For a fully equipped touring bike with seat bag, 2 steel racks, ample
rims and tires, couplers and mudguards it is not out of range for such
bikes. Frameset w/racks and mudguards about six pounds.

current model:
http://www.yellowjersey.org/posd7.html
--
Andrew Muzi
www.yellowjersey.org
Open every day since 1 April, 1971
 
Nick Payne wrote:
> "Patrick Lamb" <[email protected]> wrote in message
>> Pardon me for coming in late, but while surfing last night I came across
>> Co-motion's "how to pack an S&S bike" page and noticed they don't show
>> the crank being removed while packing.
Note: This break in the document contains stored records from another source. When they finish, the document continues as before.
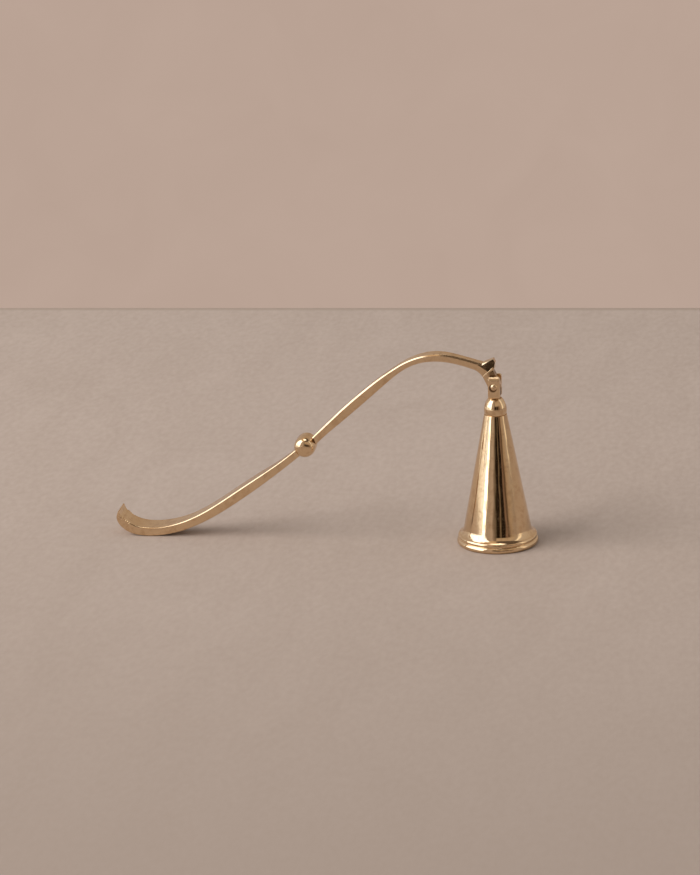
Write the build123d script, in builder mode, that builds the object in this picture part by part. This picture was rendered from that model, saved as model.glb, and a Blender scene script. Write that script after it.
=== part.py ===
from build123d import *
from math import atan2, cos, radians, sin
import os

# Candle snuffer in polished brass, in millimetres.
# The origin is the centre of the bell's mouth on the table, +Z is up, and the handle reaches back along -X.

# Whole object
handle_reach = 157.0
knop_reach = 77.8
knop_height = 39.45
knop_tilt = 36.0
overrun = 1.0

# Bell: a spun hollow cone with a flared foot of two beads
bell_height = 54.3
cone_foot_radius = 14.9
cone_top_radius = 4.6
bell_wall = 1.1
crown_thickness = 1.8
foot_radius = 16.5
foot_land = 0.5
foot_bead_height = 2.45
foot_groove_radius = 15.75
shoulder_bead_radius = 16.05
shoulder_bead_height = 1.75
shoulder_bead_top_radius = 15.2
flare_height = 2.6

# Cap: the flattened ball between the cone and the fork
cap_height = 6.7
cap_radius = 4.6
cap_base_share = 0.94
cap_outline_shares = ((1.0, 0.27), (0.945, 0.56), (0.83, 0.77))
cap_top_share = 0.6

# Fork: two ears on a base, with the stem that draws the bell together
ear_width = 4.8
fork_depth = 7.8
fork_base_height = 1.4
ear_rise_over_pin = 4.2
pin_rise = 5.4
ear_corner_radius = 1.4
ear_crown_radius = 1.8
fork_edge_chamfer = 0.5
stem_radius = 1.3
stem_clearance = 0.05
stem_tail = 0.6

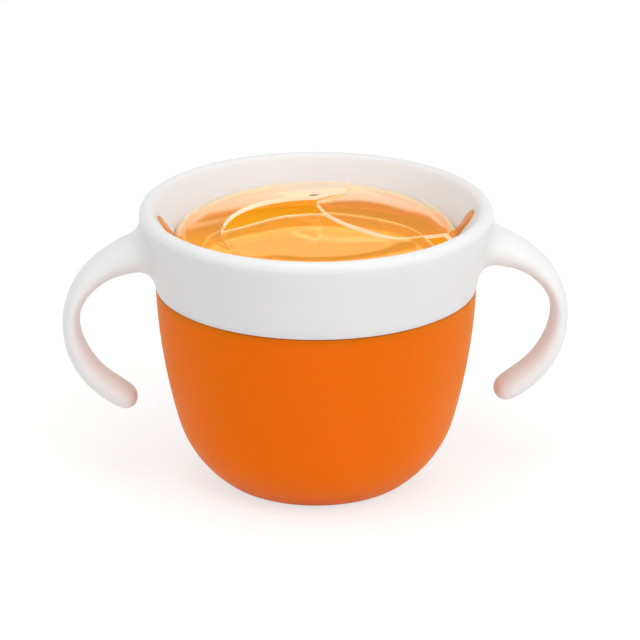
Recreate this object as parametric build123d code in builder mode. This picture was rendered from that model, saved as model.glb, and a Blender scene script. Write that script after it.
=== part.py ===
"""Toddler snack container: a round-bottomed bowl, a two-handled collar that pushes onto its neck,
and a soft domed insert in the collar's throat, slit into three flaps that a small hand pushes down.

Millimetres, +Z up. The origin is the centre of the base, and the handles lie along X.
"""

from build123d import *

import os
from math import asin, atan2, cos, degrees, hypot, radians, sin, sqrt, tan

os.makedirs("parts", exist_ok=True)

# ---------------------------------------------------------------- driving dimensions
# bowl
seam_height = 60.6  # from the table to the collar's lower edge
seam_radius = 47.4  # outside, where bowl and collar meet flush
bowl_wall = 2.0
side_lean = 2.0  # degrees inwards at the seam
side_sweep = 13.0  # degrees that the gently drawn-in side turns through
belly_radius, belly_sweep = 34.0, 38.0  # the round belly below it, radius and degrees
foot_rise = 1.54  # height at which the belly turns into the base's rounded corner
neck_setback = 2.35  # step from the bowl's outside to the neck's outside
rim_round = 0.6
seam_gap = 0.4  # shadow line between bowl and collar

# collar
collar_wall = 2.0
collar_height = 24.2  # from its lower edge to the crest of the lip
lip_overhang = 4.6  # the rolled lip beyond the seam
lip_roll = 2.3  # radius of the roll
throat_inset = 3.05  # the throat inside the neck's outside
throat_drop = 9.3  # from the crest of the lip to the throat's upper edge
throat_land = 2.4  # height of the throat's inner face
throat_bead = 2.2  # width of the flat seat under the throat
rib_count = 12
rib_thickness = 1.4
rib_height = 12.0
rib_inset = 1.4  # from the collar's lower edge

# handles: points of the centre line out from the root and up from it, with the oval's thickness
# and width at each; the root is on the collar's outside
handle_root_drop = 12.9  # from the crest of the lip
handle_stations = (
    (-5.8, 1.1, 13.4, 24.0),
    (0.7, 0.0, 12.2, 19.0),
    (7.0, -2.0, 10.0, 16.0),
    (13.3, -5.3, 8.0, 14.0),
    (18.8, -10.7, 6.3, 12.8),
    (22.2, -17.9, 5.1, 12.0),
    (22.4, -25.4, 5.6, 11.6),
    (19.5, -34.0, 6.9, 11.6),
    (14.5, -40.5, 7.5, 12.0),
    (7.8, -45.5, 7.4, 12.0),
)
handle_end = (4.0, -48.0)  # the middle of the rounded tip
tip_shares = (0.4, 0.7, 0.9, 0.985)  # of the last stretch, where the tip's shrinking ovals are drawn
handle_root_blend = 5.0  # fillet where a handle grows out of the collar

# soft insert
skin = 1.3
crown_height = 2.5  # middle of the dome above the crest of the lip
crown_lean = 8.0  # degrees at the middle, where the flaps' tips rise a little
shoulder_inset, shoulder_drop = 9.0, 6.4  # where the crown turns down: in from the throat, below its middle
bulge_inset, bulge_drop = 2.2, 9.2  # a point on the rounded shoulder, measured alike
flange_thickness = 1.9  # clamped between the throat's underside and the bowl's rim
flange_inset = 0.15  # the flange's edge inside the neck's outside
ear_length, ear_width, ear_neck = 7.8, 6.0, 3.4
ear_thickness, ear_sunk = 1.4, 0.6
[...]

Further "investigation" on the
>> S&S Machine site showed about half of their pictures had the crank
>> removed, and the other half were packed with the cranks still on.
>>
>> What gives? Is it necessary to remove the crank on large bikes, but not
>> small, or is there some other reason some people have to remove cranks
>> but not other people?
>>

> Depends on the frame size, the packing case size, the large chainring size,
> etc. I have to remove the cranks off my 61cm S&S frame in order to get it
> into the normal 26x26x10 hard shell S&S case.


Bummer. I've been thinking about getting an S&S bike, probably around
the same size, but I don't want to mess around with the crank. Wonder
how a Bike Friday compares? Off to the archives!